Batters at the NFU is keen to keep the momentum generated by the summit going.

“What we need now is to build on these announcements,” she said. “We are calling for a set of core agri-food import standards for trade.”

She also called for the summit to become an annual event to ensure that “food security never drops down the political agenda, across all parties, again”.

Black, meanwhile, suggested a number of measures, one of which is to consider the creation of an Office for the Food System with a small secretariat and minister reporting to the Prime Minister.

But the issues the UK agri-food industry is facing, and ultimately the knock-on effect that has on consumers, are unlikely to be alleviated in the short term by the measures announced prior to, and then discussed at, the summit.

And realpolitik may get in the way of its ambitions.

To give but one example: the UK government would be likely to face a battle from the anti-immigration elements on the right wing of its own party if it attempts to make it easier for growers, breeders and meatpackers to bring in necessary labour from abroad.

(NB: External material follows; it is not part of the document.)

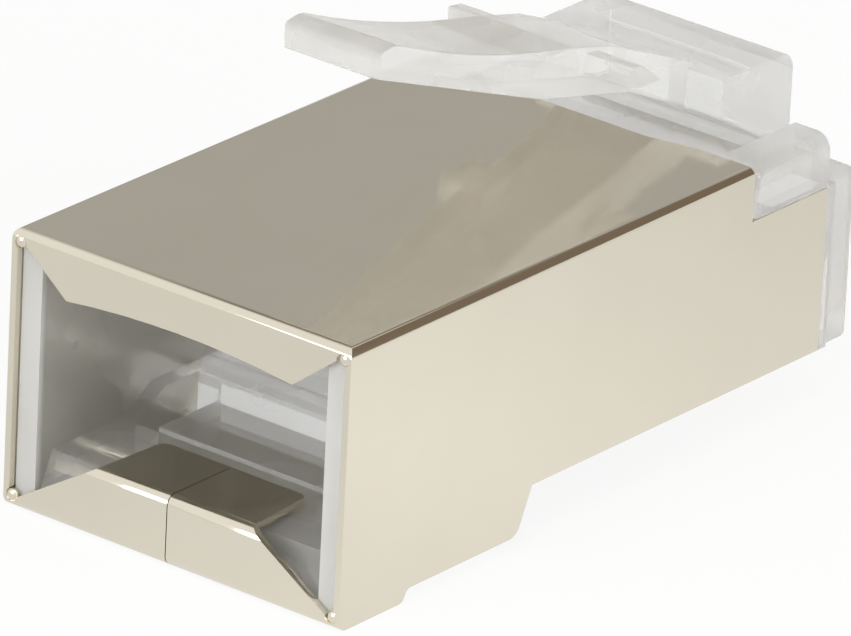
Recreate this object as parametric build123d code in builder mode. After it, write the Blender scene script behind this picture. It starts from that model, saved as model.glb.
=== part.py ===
from build123d import *
import os

os.makedirs("parts", exist_ok=True)

# A shielded eight-way modular plug as it is bought, before a cable is fitted.
# Sizes are millimetres. X is the width, Y runs from the cable entry at the rear to
# the nose, and Z is up: the latch is on top and the contacts are underneath.
# Distances along the plug are measured from its rear face and heights from its
# lowest face, so each side profile below is a list of (distance, height) pairs.
# The origin is the middle of the footprint on the lowest face.

# Overall sizes
plug_width = 11.68
plug_length = 22.50
plug_height = 8.14
nose_height = 6.60

# Shield: one folded sheet
sheet = 0.20
nose_reach = 1.75
collar_rise = 0.16
top_fold_radius = 0.26
rear_fold_radius = 0.32
block_length = 3.40
top_recess_depth = 0.30
top_recess_half_width = 2.30
top_recess_ramp = 1.50
top_recess_radius = 1.00
notch_depth = 1.58
foot_length = 2.68
foot_rise = 0.36
foot_ramp = 0.18
foot_radius = 0.25
belly_length = 7.52
belly_ramp = 0.58
belly_radius = 0.50
flap_length = 7.00
seam_gap = 0.03
seam_offset = -0.15
top_lip_middle = 1.32
top_lip_sagitta = 0.25
top_lip_half_edge = 3.90
bottom_lip_half_edge = 2.65
shelf_gap = 0.21
shelf_fold_radius = 0.30
shelf_length = 2.66
shelf_half_end = 2.50
shelf_corner_radius = 0.30
relief_radius = 0.20

# Housing: one clear moulding
housing_fit = 0.03
core_edge_radius = 0.10
side_wall = 0.68
ceiling_wall = 0.56
chamber_length = 8.20
ledge_width = 0.50
ledge_rear_height = 1.65
ledge_front_height = 2.38
ledge_rear_slope = 0.90
ledge_ramp_start = 3.80
ledge_ramp_end = 5.00
grip_start = 3.77
grip_length = 2.43
grip_ramp = 0.20
grip_rise = 0.15
grip_half_width = 3.60
funnel_length = 5.00
block_width = 1.24
block_edge_radius = 0.50
block_rear_radius = 0.38
nose_depth = 1.52
nose_inset = 0.23
collar_length = 0.33
nose_corner_radius = 0.36
nose_edge_radius = 0.20
pocket_overlap = 0.40
bar_setback = 7.50
bar_length = 3.00
bar_half_width = 4.20
bar_depth = 1.15
bar_tip = 0.80
bar_root = 0.35

# Contacts: gold-plated blades, one in each slot
contact_count = 8
contact_pitch = 1.02
blade_thickness = 0.35
blade_length = 3.20
blade_height = 2.70
blade_proud = 0.42
blade_setback = 1.15
blade_corner_radius = 0.60
tooth_height = 0.62
tooth_half_width = 0.38
tooth_inset = 0.35
slot_clearance = 0.02
wire_channel_radius = 0.45
wire_channel_depth = 2.90
groove_height = 2.10
nose_end_wall = 0.75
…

Home Secretary Suella Braverman has suggested training British workers to fill these roles.

Nick Allen, CEO of the British Meat Processors Association, who attended the summit, said: “Seeking to fill vacancies with British workers alone is not a viable short, or even medium-term, solution for the meat industry.

“Seventy per cent of our workers were non-UK when Brexit happened, and that’s a significant number to replace.”